Another very straightforward approach is to simply take a photo of a receipt and email it to your dedicated inbox within the expense solution. As with app direct upload, transaction information will be extracted by OCR in near-real-time, so when you’re ready to submit your expenses, the data will be there for you to simply drag and drop onto your expense claim. If credit card and/or travel booking items exist, the receipts will be automatically merged to the parent transactions for you.

One added benefit is that it works just as well offline. If you’re on a plane with no wi-fi, for example, simply press send on the email, and as soon as you get cellular coverage when you land, your phone’s email program will transmit it. By the time you reach baggage claim, your expense will be included as a line item within the system. Another benefit is that you can select several receipts from your phone gallery and send them at once. Each receipt will be cropped (separated), the images will be properly oriented, the data will be extracted via OCR and they will be merged to the associated credit card and/or travel transactions.
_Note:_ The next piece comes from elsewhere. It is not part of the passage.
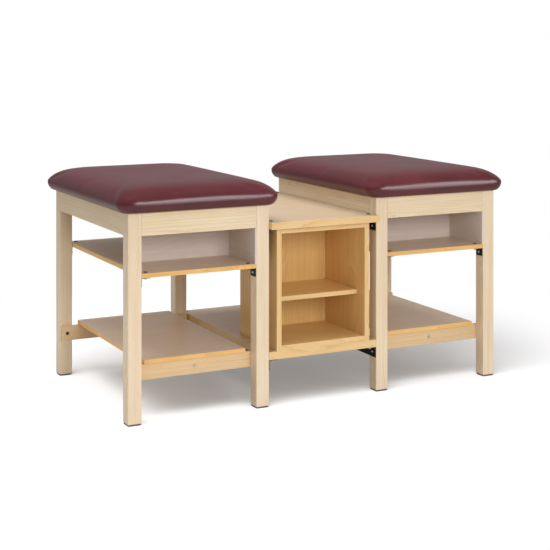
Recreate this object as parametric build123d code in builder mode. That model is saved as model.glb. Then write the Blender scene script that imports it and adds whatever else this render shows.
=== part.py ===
from build123d import *
import os

# A two-seat taping station: two identical padded wooden tables, tied together by a counter, a low board
# and an open cabinet. Millimetres. X runs along the length (left to right), Y from front to back, Z up.
# The origin is on the floor, under the centre of the object.

# ---- driving dimensions: the tables ----
leg = 57.15                     # square leg, 2 1/4 in
table_width = 609.6             # over the legs, 24 in
table_depth = 914.4             # over the legs, 36 in
gap = 508.0                     # between the two tables' legs, 20 in
frame_top = 825.0               # top of the legs and aprons
seat_top = 924.0                # working height, 36 3/8 in
seat_overhang = 50.8            # pad past the legs, on all four sides, 2 in

glide_size = 56.0
glide_height = 6.0
glide_corner = 9.0
glide_round = 2.0
leg_round = 3.5
leg_foot_chamfer = 1.6

apron_height = 92.1
apron_thickness = 19.05
apron_inset = 1.0               # apron face behind the leg face
board_round = 1.2               # eased edge of solid-wood boards
laminate_round = 0.8            # eased edge of laminate boards

# ---- seat pads ----
seat_corner = 76.0              # plan radius of the pad's corners, 3 in
seat_edge_round = 58.0          # rolled top edge
seat_tuck_round = 38.0          # the side rolls back in, down to the legs
cover_thickness = 1.5
cover_return = 46.0             # end of the vinyl folded under the board, in from the pad's widest line
cover_return_corner = 14.0
cover_gap = 0.25                # between the cover and what it wraps
seat_board_thickness = 19.05
seat_board_inset = 36.0         # the foam bulges this far past the board
seat_board_round = 6.0          # its bottom edge

# ---- shelves and rails ----
shelf_thickness = 17.5
mid_shelf_top = 587.0
rail_height = 63.5
rail_thickness = 19.05
rail_bottom = 158.4
rail_inset = 5.0                # a rail's ends, inside the legs' outer faces
lower_shelf_inset_x = 85.0      # from the legs' outer faces
lower_shelf_inset_y = 46.0

compartment_thickness = 6.35    # 1/4 in panels
compartment_height = 145.0      # above the shelf, to just under the front apron
compartment_depth = 254.0       # 10 in, from the legs' front faces to the compartment's back
compartment_open_end = 25.4     # the back stops this far from the left legs
compartment_round = 0.4

# ---- centre unit ----
counter_thickness = 28.6
counter_top = 752.0
counter_proud = 25.4            # past the legs, front and back
bottom_board_thickness = 31.75
bottom_board_top = 221.9
cabinet_gap = 35.0              # between a cabinet side and the leg next to it
cabinet_panel = 22.0
cabinet_depth = 350.0
cabinet_back_thickness = 6.35
cabinet_shelf_top = 430.0
cabinet_shelf_thickness = 19.05
cabinet_shelf_setback = 63.5
cabinet_shelf_play = 1.0        # each side, so that the shelf lifts out
cabinet_dowel_radius = 4.0
cabinet_dowel_length = 34.0
cabinet_dowel_in_side = 12.0    # the rest is in the floor or the top
cabinet_dowel_shares = (0.12, 0.5, 0.88)    # of the cabinet's depth

# ---- hardware ----
fit_gap = 0.05                  # radial, between a fastener and its hole
dowel_radius = 5.0
dowel_length = 50.0
dowel_end_gap = 1.0             # glue space past each end
dowel_edge = 23.0               # dowel centre from an apron's top or bottom edge
screw_radius = 2.1
screw_length = 16.0
screw_head_radius = 4.8
screw_head_height = 2.6
screw_head_taper = 20.0         # degrees
screw_cross_length = 5.4        # the cross recess for a driver
screw_cross_width = 1.3
screw_cross_depth = 1.6
bolt_radius = 3.0
bolt_head_radius = 8.5
bolt_head_height = 2.2
bolt_head_taper = 25.0
nut_width = 10.0
nut_height = 5.0
bolt_tail = 2.0                 # bolt past its nut
rail_bolt_radius = 4.0
rail_bolt_depth = 38.0          # into the leg or the stretcher
rail_bolt_head_radius = 7.5
rail_bolt_head_height = 5.0
rail_bolt_head_taper = 28.0
rail_bolt_socket = 5.0          # across the hexagon's flats
rail_bolt_socket_depth = 2.8

plate = 3.0                     # thickness of the table brackets
angle_round = 1.0
table_bracket_drop = 36.0       # shelf and seat brackets: the upright arm
table_bracket_reach = 38.0      # and the arm under the board
table_bracket_width = 44.0
table_bolt_out = 26.0           # bolt centre, out from the bracket's corner
seat_bracket_share = 0.3        # of the table's depth, in from each end
counter_bracket_drop = 40.0
counter_bracket_reach = 33.0
counter_bracket_width = 50.0
counter_bolt_out = 22.0
bottom_angle_drop = 45.0
bottom_angle_reach = 40.0
bottom_bolt_out = 21.0
bottom_bolt_inset = 19.05       # from the legs' front and back faces
bottom_angle_inset = 3.0        # its ends, behind the legs' outer faces

pin_radius = 3.0
pin_length = 22.0
pin_depth = 11.0                # into the cabinet side
pin_inset = 40.0                # from the shelf's front and back edges
pin_round = 0.8
pin_play = 0.05                 # under the shelf

# ---- places worked out from the above ----
half_length = table_width + gap / 2
front = -table_depth / 2
back = table_depth / 2
table_starts = {"left": -half_length, "right": gap / 2}
apron_bottom = frame_top - apron_height
rail_top = rail_bottom + rail_height
rail_middle = rail_bottom + rail_height / 2
lower_shelf_top = rail_top + shelf_thickness
mid_shelf_bottom = mid_shelf_top - shelf_thickness
counter_bottom = counter_top - counter_thickness
bottom_board_bottom = bottom_board_top - bottom_board_thickness
cabinet_left = -gap / 2 + cabinet_gap
cabinet_right = gap / 2 - cabinet_gap
apron_line = apron_inset + apron_thickness / 2          # an apron's mid-plane, behind the leg face
dowel_heights = (apron_bottom + dowel_edge, frame_top - dowel_edge)
corner_names = {"front_left": (0, 0), "front_right": (1, 0), "back_left": (0, 1), "back_right": (1, 1)}
cabinet_dowel_ys = [front + cabinet_depth * share for share in cabinet_dowel_shares]
cabinet_dowel_zs = (bottom_board_top + cabinet_panel / 2, counter_bottom - cabinet_panel / 2)
cabinet_pin_ys = (
    front + cabinet_shelf_setback + pin_inset,
    front + cabinet_depth - cabinet_back_thickness - pin_inset,
)
pin_height = cabinet_shelf_top - cabinet_shelf_thickness - pin_radius - pin_play
table_screw_drop = (table_bracket_drop + plate) / 2
counter_screw_drop = (counter_bracket_drop + plate) / 2
bottom_screw_drop = (bottom_angle_drop + plate) / 2


def save(builder, name):
    """Label a finished piece and write it as its own STEP file."""
    builder.part.label = name
    export_step(builder.part, f"parts/{name}.step")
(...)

3) HTML receipt email forwarding

Most travel bookings – as well as many other purchases – are done online, and no physical receipts are provided. In this instance, users can simply forward the merchant’s HTML emails to their expense inbox. Merchant and transaction information is then electronically parsed from the email, and attached to an image of the email, which will again be automatically paired to any card or travel transactions that exist. This solution also works just as well for merchants that provide PDF receipts.

4) Hotel folio forwarding

Hotel folio forwarding is similar to HTML email extraction, in that it pulls out hotel transaction data sent via email, often from a PDF document, after checkout. One very clever addition is the ability to break out separate hotel folio line items, instead of simply providing an overall cost for the entire hotel stay. So, if you put a hotel restaurant meal for all of your colleagues on your room’s bill, it’s easy to break this out, rather than having to manually delete it from the room cost and add a separate line item for the meal (including a list of those who ate). An expense solution should be able to read and extract folio data from any hotel, from chain to boutique. So, regardless of where your travellers stay, they won’t have to type the information into their expense app.

Related: Chrome River FOLIO: Taking the Headache Out of Hotel Folios

5) Direct integration via apps

A greater number of travellers are opting for app-based services such as Uber, which automatically transmit payment, without the need to use a physical card each time. To take this a step further, business travellers can link their Uber profiles directly to their organisation’s expense solution provider. This allows ride data, including a map of the trip and class of service, to transmit to the user’s expense solution as soon as the ride ends – not a single click is required. As greater numbers of services that use mobile app-based payments become popular with business travellers, these direct expense integrations will become more prevalent.

6) Credit card real-time receipts

For organisations that offer their travellers corporate cards, an integration with the provider’s real-time notifications can be a major time-saver. After making a purchase, the card issuer sends an email alert to the user, informing them of the purchase. This email contains an embedded link that opens the expense solution and prompts users to take a photo of the receipt, which is then captured and scanned via OCR as with other methods. This not only streamlines expense reporting, but also makes card reconciliation significantly more straightforward for the back-office team, and as an added benefit, can help reduce card fraud.

Related: Why Mobility is a Critical Consideration for Your Expense Management Strategy

7) Fax and scan

While mobile-based solutions for handling receipts are used in greater numbers, certain user profiles (often executive management, whose administrators tend to handle expense submission) and industries still lend themselves to more traditional methods of submitting receipts, and expense solutions must be able to cater to these groups. However, submitting receipts via a fax machine or a desktop scanner shouldn’t mean that users should have to rely on old-school manual entry to get data into the expense system.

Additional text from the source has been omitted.